** BEGIN STORED DATA **

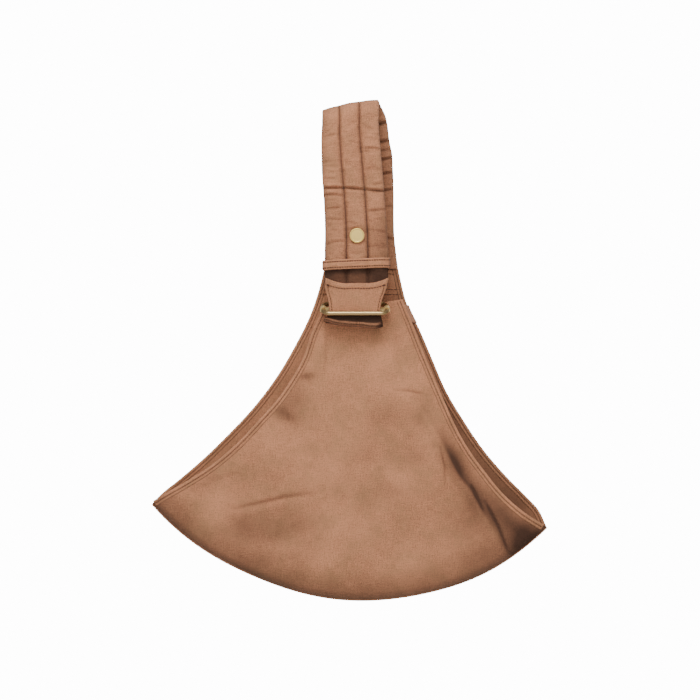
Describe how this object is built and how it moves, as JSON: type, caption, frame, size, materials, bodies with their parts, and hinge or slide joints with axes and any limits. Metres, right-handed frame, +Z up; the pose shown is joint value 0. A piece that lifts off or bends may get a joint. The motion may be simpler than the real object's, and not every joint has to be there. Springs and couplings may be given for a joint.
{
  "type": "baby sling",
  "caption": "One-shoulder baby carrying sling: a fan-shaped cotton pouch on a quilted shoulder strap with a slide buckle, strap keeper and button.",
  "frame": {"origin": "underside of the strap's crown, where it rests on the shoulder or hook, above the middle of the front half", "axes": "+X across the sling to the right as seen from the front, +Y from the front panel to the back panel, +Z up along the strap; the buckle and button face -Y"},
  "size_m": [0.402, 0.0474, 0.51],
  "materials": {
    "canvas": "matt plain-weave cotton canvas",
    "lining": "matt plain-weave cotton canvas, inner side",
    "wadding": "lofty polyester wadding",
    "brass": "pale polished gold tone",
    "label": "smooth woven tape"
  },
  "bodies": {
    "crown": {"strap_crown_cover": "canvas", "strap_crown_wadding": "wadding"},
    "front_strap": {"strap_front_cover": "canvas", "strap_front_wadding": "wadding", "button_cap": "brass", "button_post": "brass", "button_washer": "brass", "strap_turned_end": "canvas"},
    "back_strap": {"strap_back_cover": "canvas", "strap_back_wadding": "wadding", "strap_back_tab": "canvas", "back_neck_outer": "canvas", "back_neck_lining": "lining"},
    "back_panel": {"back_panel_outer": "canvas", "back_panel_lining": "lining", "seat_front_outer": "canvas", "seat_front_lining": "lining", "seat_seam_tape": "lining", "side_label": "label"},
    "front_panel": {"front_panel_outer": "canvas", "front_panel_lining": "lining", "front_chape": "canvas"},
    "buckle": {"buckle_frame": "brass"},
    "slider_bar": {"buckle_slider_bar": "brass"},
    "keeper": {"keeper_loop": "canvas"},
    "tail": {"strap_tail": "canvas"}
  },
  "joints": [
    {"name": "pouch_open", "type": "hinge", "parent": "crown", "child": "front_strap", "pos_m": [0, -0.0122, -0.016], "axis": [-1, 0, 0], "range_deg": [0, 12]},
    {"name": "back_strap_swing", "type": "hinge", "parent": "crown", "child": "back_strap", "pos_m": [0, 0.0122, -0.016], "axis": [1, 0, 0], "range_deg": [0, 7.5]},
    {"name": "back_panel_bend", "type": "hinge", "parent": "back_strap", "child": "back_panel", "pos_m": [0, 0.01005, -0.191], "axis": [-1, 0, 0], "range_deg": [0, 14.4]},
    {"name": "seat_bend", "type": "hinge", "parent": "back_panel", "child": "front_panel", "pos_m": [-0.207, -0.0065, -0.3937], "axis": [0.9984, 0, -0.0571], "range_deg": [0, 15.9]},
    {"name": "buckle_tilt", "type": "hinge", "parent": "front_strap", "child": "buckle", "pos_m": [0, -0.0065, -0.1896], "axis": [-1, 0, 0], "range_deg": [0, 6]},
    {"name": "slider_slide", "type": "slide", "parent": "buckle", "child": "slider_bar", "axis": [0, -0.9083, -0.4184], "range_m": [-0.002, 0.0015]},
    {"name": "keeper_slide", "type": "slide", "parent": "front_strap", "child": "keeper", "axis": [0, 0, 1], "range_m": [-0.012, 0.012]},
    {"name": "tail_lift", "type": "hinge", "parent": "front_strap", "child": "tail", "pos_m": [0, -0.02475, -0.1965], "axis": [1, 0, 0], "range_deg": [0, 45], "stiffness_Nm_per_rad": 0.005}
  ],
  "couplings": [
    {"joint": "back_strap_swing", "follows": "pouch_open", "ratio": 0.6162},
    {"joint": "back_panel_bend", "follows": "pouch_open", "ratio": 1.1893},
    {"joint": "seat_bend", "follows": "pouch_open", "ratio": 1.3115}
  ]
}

** END STORED DATA **

• _EXERCISE OBJECTIVE_:
Reproduce each line of the material above precisely.

• _ANSWER BELOW_:
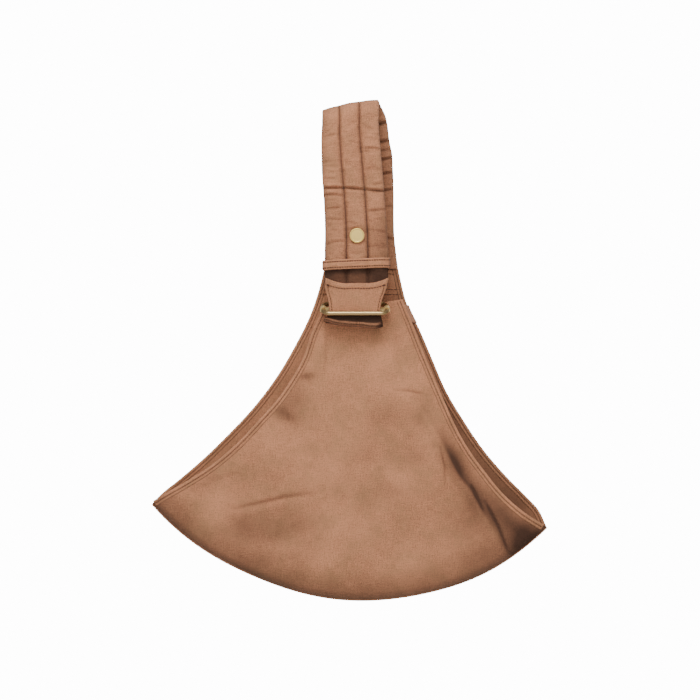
Describe how this object is built and how it moves, as JSON: type, caption, frame, size, materials, bodies with their parts, and hinge or slide joints with axes and any limits. Metres, right-handed frame, +Z up; the pose shown is joint value 0. A piece that lifts off or bends may get a joint. The motion may be simpler than the real object's, and not every joint has to be there. Springs and couplings may be given for a joint.
{
  "type": "baby sling",
  "caption": "One-shoulder baby carrying sling: a fan-shaped cotton pouch on a quilted shoulder strap with a slide buckle, strap keeper and button.",
  "frame": {"origin": "underside of the strap's crown, where it rests on the shoulder or hook, above the middle of the front half", "axes": "+X across the sling to the right as seen from the front, +Y from the front panel to the back panel, +Z up along the strap; the buckle and button face -Y"},
  "size_m": [0.402, 0.0474, 0.51],
  "materials": {
    "canvas": "matt plain-weave cotton canvas",
    "lining": "matt plain-weave cotton canvas, inner side",
    "wadding": "lofty polyester wadding",
    "brass": "pale polished gold tone",
    "label": "smooth woven tape"
  },
  "bodies": {
    "crown": {"strap_crown_cover": "canvas", "strap_crown_wadding": "wadding"},
    "front_strap": {"strap_front_cover": "canvas", "strap_front_wadding": "wadding", "button_cap": "brass", "button_post": "brass", "button_washer": "brass", "strap_turned_end": "canvas"},
    "back_strap": {"strap_back_cover": "canvas", "strap_back_wadding": "wadding", "strap_back_tab": "canvas", "back_neck_outer": "canvas", "back_neck_lining": "lining"},
    "back_panel": {"back_panel_outer": "canvas", "back_panel_lining": "lining", "seat_front_outer": "canvas", "seat_front_lining": "lining", "seat_seam_tape": "lining", "side_label": "label"},
    "front_panel": {"front_panel_outer": "canvas", "front_panel_lining": "lining", "front_chape": "canvas"},
    "buckle": {"buckle_frame": "brass"},
    "slider_bar": {"buckle_slider_bar": "brass"},
    "keeper": {"keeper_loop": "canvas"},
    "tail": {"strap_tail": "canvas"}
  },
  "joints": [
    {"name": "pouch_open", "type": "hinge", "parent": "crown", "child": "front_strap", "pos_m": [0, -0.0122, -0.016], "axis": [-1, 0, 0], "range_deg": [0, 12]},
    {"name": "back_strap_swing", "type": "hinge", "parent": "crown", "child": "back_strap", "pos_m": [0, 0.0122, -0.016], "axis": [1, 0, 0], "range_deg": [0, 7.5]},
    {"name": "back_panel_bend", "type": "hinge", "parent": "back_strap", "child": "back_panel", "pos_m": [0, 0.01005, -0.191], "axis": [-1, 0, 0], "range_deg": [0, 14.4]},
    {"name": "seat_bend", "type": "hinge", "parent": "back_panel", "child": "front_panel", "pos_m": [-0.207, -0.0065, -0.3937], "axis": [0.9984, 0, -0.0571], "range_deg": [0, 15.9]},
    {"name": "buckle_tilt", "type": "hinge", "parent": "front_strap", "child": "buckle", "pos_m": [0, -0.0065, -0.1896], "axis": [-1, 0, 0], "range_deg": [0, 6]},
    {"name": "slider_slide", "type": "slide", "parent": "buckle", "child": "slider_bar", "axis": [0, -0.9083, -0.4184], "range_m": [-0.002, 0.0015]},
    {"name": "keeper_slide", "type": "slide", "parent": "front_strap", "child": "keeper", "axis": [0, 0, 1], "range_m": [-0.012, 0.012]},
    {"name": "tail_lift", "type": "hinge", "parent": "front_strap", "child": "tail", "pos_m": [0, -0.02475, -0.1965], "axis": [1, 0, 0], "range_deg": [0, 45], "stiffness_Nm_per_rad": 0.005}
  ],
  "couplings": [
    {"joint": "back_strap_swing", "follows": "pouch_open", "ratio": 0.6162},
    {"joint": "back_panel_bend", "follows": "pouch_open", "ratio": 1.1893},
    {"joint": "seat_bend", "follows": "pouch_open", "ratio": 1.3115}
  ]
}